Parts and joints as JSON:
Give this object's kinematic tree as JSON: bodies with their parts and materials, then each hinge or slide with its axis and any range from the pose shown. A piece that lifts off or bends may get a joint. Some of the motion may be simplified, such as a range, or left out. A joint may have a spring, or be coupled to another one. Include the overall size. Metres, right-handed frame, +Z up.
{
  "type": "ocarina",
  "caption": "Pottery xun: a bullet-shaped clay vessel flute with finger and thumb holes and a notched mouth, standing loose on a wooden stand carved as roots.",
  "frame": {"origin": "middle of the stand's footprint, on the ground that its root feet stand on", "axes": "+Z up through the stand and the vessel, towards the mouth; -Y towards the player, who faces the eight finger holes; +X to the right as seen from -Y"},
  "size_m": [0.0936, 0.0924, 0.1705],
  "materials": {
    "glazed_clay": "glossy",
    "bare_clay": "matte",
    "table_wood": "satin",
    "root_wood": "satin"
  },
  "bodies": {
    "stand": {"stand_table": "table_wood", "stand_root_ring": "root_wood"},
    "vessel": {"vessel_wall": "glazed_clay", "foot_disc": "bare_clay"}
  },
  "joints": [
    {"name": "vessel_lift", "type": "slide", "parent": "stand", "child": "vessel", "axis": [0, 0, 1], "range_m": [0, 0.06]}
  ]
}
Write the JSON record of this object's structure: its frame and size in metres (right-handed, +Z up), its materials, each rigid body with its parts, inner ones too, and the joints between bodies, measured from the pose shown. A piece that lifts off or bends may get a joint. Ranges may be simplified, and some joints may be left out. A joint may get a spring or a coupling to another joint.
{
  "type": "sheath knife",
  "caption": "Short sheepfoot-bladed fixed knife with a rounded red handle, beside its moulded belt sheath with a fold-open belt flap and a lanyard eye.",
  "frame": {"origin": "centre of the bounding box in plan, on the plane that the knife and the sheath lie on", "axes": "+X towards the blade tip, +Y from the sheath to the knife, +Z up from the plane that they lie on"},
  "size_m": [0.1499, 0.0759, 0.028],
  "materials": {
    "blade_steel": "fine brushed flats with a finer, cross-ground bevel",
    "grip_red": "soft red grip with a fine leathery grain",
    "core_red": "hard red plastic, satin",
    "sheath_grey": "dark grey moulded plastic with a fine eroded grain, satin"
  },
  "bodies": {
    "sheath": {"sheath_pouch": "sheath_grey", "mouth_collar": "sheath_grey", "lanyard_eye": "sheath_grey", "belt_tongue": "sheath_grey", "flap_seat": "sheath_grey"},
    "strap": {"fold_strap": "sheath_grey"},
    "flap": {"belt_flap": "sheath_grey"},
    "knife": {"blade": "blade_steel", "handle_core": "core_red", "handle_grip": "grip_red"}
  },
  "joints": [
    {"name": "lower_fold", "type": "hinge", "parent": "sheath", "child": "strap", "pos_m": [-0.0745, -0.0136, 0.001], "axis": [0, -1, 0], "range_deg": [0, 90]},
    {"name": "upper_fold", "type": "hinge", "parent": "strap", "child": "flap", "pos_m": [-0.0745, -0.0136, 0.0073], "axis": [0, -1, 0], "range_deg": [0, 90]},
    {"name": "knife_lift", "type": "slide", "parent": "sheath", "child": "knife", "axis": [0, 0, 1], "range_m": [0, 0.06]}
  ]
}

- _Request_
The whole listing above needs to be written out again exactly.

- _Response to this exercise_
Give this object's kinematic tree as JSON: bodies with their parts and materials, then each hinge or slide with its axis and any range from the pose shown. A piece that lifts off or bends may get a joint. Some of the motion may be simplified, such as a range, or left out. A joint may have a spring, or be coupled to another one. Include the overall size. Metres, right-handed frame, +Z up.
{
  "type": "ocarina",
  "caption": "Pottery xun: a bullet-shaped clay vessel flute with finger and thumb holes and a notched mouth, standing loose on a wooden stand carved as roots.",
  "frame": {"origin": "middle of the stand's footprint, on the ground that its root feet stand on", "axes": "+Z up through the stand and the vessel, towards the mouth; -Y towards the player, who faces the eight finger holes; +X to the right as seen from -Y"},
  "size_m": [0.0936, 0.0924, 0.1705],
  "materials": {
    "glazed_clay": "glossy",
    "bare_clay": "matte",
    "table_wood": "satin",
    "root_wood": "satin"
  },
  "bodies": {
    "stand": {"stand_table": "table_wood", "stand_root_ring": "root_wood"},
    "vessel": {"vessel_wall": "glazed_clay", "foot_disc": "bare_clay"}
  },
  "joints": [
    {"name": "vessel_lift", "type": "slide", "parent": "stand", "child": "vessel", "axis": [0, 0, 1], "range_m": [0, 0.06]}
  ]
}
Write the JSON record of this object's structure: its frame and size in metres (right-handed, +Z up), its materials, each rigid body with its parts, inner ones too, and the joints between bodies, measured from the pose shown. A piece that lifts off or bends may get a joint. Ranges may be simplified, and some joints may be left out. A joint may get a spring or a coupling to another joint.
{
  "type": "sheath knife",
  "caption": "Short sheepfoot-bladed fixed knife with a rounded red handle, beside its moulded belt sheath with a fold-open belt flap and a lanyard eye.",
  "frame": {"origin": "centre of the bounding box in plan, on the plane that the knife and the sheath lie on", "axes": "+X towards the blade tip, +Y from the sheath to the knife, +Z up from the plane that they lie on"},
  "size_m": [0.1499, 0.0759, 0.028],
  "materials": {
    "blade_steel": "fine brushed flats with a finer, cross-ground bevel",
    "grip_red": "soft red grip with a fine leathery grain",
    "core_red": "hard red plastic, satin",
    "sheath_grey": "dark grey moulded plastic with a fine eroded grain, satin"
  },
  "bodies": {
    "sheath": {"sheath_pouch": "sheath_grey", "mouth_collar": "sheath_grey", "lanyard_eye": "sheath_grey", "belt_tongue": "sheath_grey", "flap_seat": "sheath_grey"},
    "strap": {"fold_strap": "sheath_grey"},
    "flap": {"belt_flap": "sheath_grey"},
    "knife": {"blade": "blade_steel", "handle_core": "core_red", "handle_grip": "grip_red"}
  },
  "joints": [
    {"name": "lower_fold", "type": "hinge", "parent": "sheath", "child": "strap", "pos_m": [-0.0745, -0.0136, 0.001], "axis": [0, -1, 0], "range_deg": [0, 90]},
    {"name": "upper_fold", "type": "hinge", "parent": "strap", "child": "flap", "pos_m": [-0.0745, -0.0136, 0.0073], "axis": [0, -1, 0], "range_deg": [0, 90]},
    {"name": "knife_lift", "type": "slide", "parent": "sheath", "child": "knife", "axis": [0, 0, 1], "range_m": [0, 0.06]}
  ]
}